In the financial arena, professionals can be held to two different codes. The first of these is the fiduciary duty, which legally binds the agent to act solely in the best interest of the client.
Brokers, on the other hand, do not operate under the fiduciary standard. Instead, brokers operate under a different code known as a ‘suitability’ obligation. By definition, this standard requires that the broker must ensure only that the financial products offered are suitable for the potential buyer. This means that the broker does NOT need to place his or her own interests below those of the client; but instead must only reasonably believe that any recommendations made are suitable for clients, in terms of that individual or corporation’s needs.
The distinction may seem to be a small one, but it can make all the difference in the world. But if a broker is not required to act in the client’s best interest, how would that affect an individual? It isn’t as if the broker would intentionally sabotage an account.
The first issue is the suitability obligation opens the door to numerous conflicts of interest. For example, a broker can choose to place a client’s assets into a mutual fund that will net that broker a particularly high commission. Under a fiduciary standard, this would be expressly prohibited.

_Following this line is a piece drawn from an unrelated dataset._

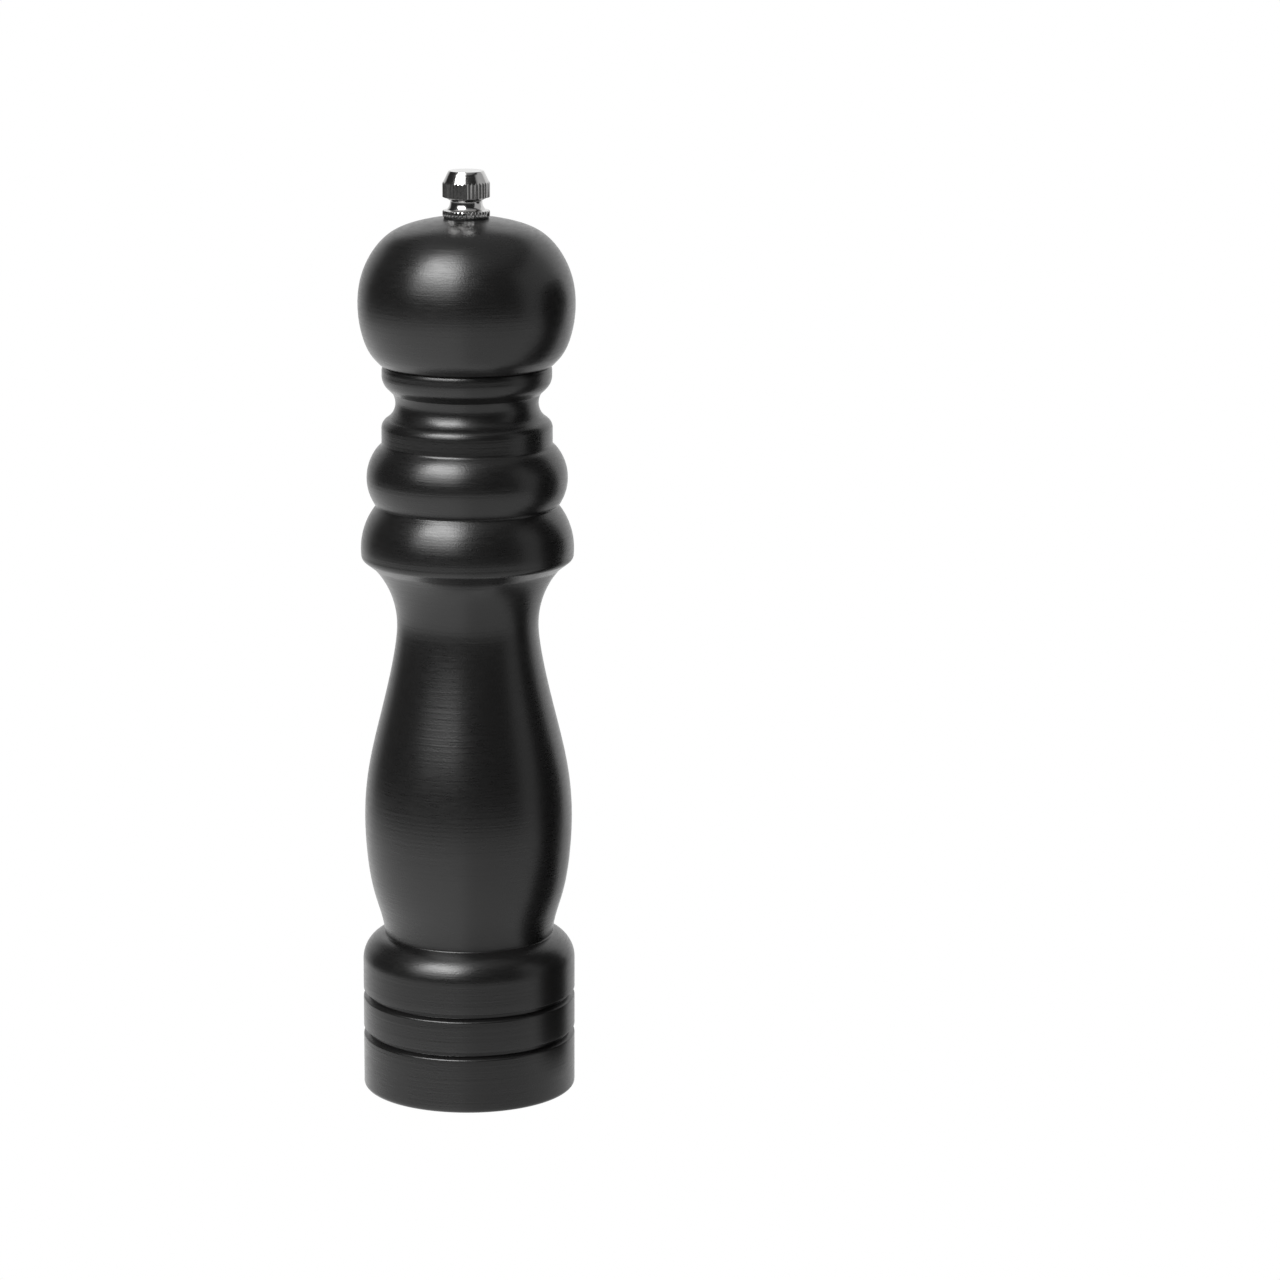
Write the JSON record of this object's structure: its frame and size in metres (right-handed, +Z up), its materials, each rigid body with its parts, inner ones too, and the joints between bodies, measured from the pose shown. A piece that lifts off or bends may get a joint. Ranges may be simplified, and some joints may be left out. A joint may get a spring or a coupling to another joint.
{
  "type": "pepper mill",
  "caption": "Tall turned wooden pepper mill in satin black, with a ball head that turns to grind and a knurled steel nut on top that sets the grind.",
  "frame": {"origin": "centre of the foot, on the surface that the mill stands on", "axes": "+Z up along the turning axis; +X and +Y are free, because the outside is round"},
  "size_m": [0.0602, 0.0602, 0.2611],
  "materials": {
    "black_lacquer": "satin black lacquer over turned beech",
    "polished_steel": "polished stainless steel, straight knurl",
    "black_fibre": "black fibre washer",
    "brass": "turned brass",
    "steel_plate": "stamped stainless steel",
    "zinc_screw": "bright zinc plated",
    "shaft_aluminium": "drawn aluminium bar",
    "black_nylon": "moulded black nylon",
    "bridge_zinc": "cast and tumbled metal",
    "white_ceramic": "unglazed technical ceramic",
    "white_nylon": "natural nylon",
    "spring_steel": "stainless spring wire"
  },
  "bodies": {
    "mill_body": {"body": "black_lacquer", "mechanism_housing": "black_nylon", "bridge": "bridge_zinc", "base_plate": "steel_plate", "housing_screws": "zinc_screw", "stator_burr": "white_ceramic"},
    "drive": {"shaft_bush": "white_nylon", "bush_clip": "spring_steel", "thrust_washer": "spring_steel", "spring": "spring_steel"},
    "head_unit": {"head": "black_lacquer", "head_bush": "brass", "drive_plate": "steel_plate", "drive_plate_screws": "zinc_screw"},
    "nut_carrier": {"nut_washer": "black_fibre"},
    "nut": {"finial_nut": "polished_steel"},
    "spindle": {"shaft": "shaft_aluminium", "rotor_burr": "white_ceramic", "rotor_carrier": "black_nylon", "rotor_washer": "zinc_screw", "rotor_screw": "zinc_screw", "spring_cup": "spring_steel"}
  },
  "joints": [
    {"name": "head_turn", "type": "hinge", "parent": "mill_body", "child": "drive", "pos_m": [0, 0, 0.038], "axis": [0, 0, 1], "continuous": true},
    {"name": "head_lift", "type": "slide", "parent": "drive", "child": "head_unit", "axis": [0, 0, 1], "range_m": [0, 0.075]},
    {"name": "nut_lift", "type": "slide", "parent": "head_unit", "child": "nut_carrier", "axis": [0, 0, 1], "range_m": [0, 0.022]},
    {"name": "nut_turn", "type": "hinge", "parent": "nut_carrier", "child": "nut", "pos_m": [0, 0, 0.2486], "axis": [0, 0, 1], "range_deg": [-270, 540]},
    {"name": "grind_adjust", "type": "slide", "parent": "drive", "child": "spindle", "axis": [0, 0, 1], "range_m": [-0.0012, 0.0006], "deforming": ["spring"]}
  ],
  "couplings": [
    {"joint": "nut_turn", "follows": "grind_adjust", "rad_per_m": -7854}
  ]
}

But all that’s required of a broker is showing that the aforementioned fund is suitable to the particular investor. What’s more, there’s nothing to require brokers to disclose these potential conflicts of interest either.
Furthermore, brokers who work for investment banks are often little more than salesmen. Their main job is to market the products offered by the investment bank to clients. Brokers are not only able to act outside of a client’s best interest, it’s openly acknowledged that their greater loyalty is to the firm.
In light of these facts, it’s easy to see why the fiduciary is the stronger of the two standards. Do investors have a choice? Well, some investors may be lucky enough to find a broker willing to operate under a fiduciary standard. Sheyna Steiner writes that investors should ask the following four questions to anyone entrusted with their accounts:
- Are you acting under the fiduciary standard? Can you put that in writing?
- Which licenses do you have?
- Are you a registered investment adviser? Can I get a copy of your SEC/State Regulators Registration Form)?
- If you are not acting as a fiduciary, are you willing to fully disclose all conflicts of interest and the amount of compensation received from advice and products recommended?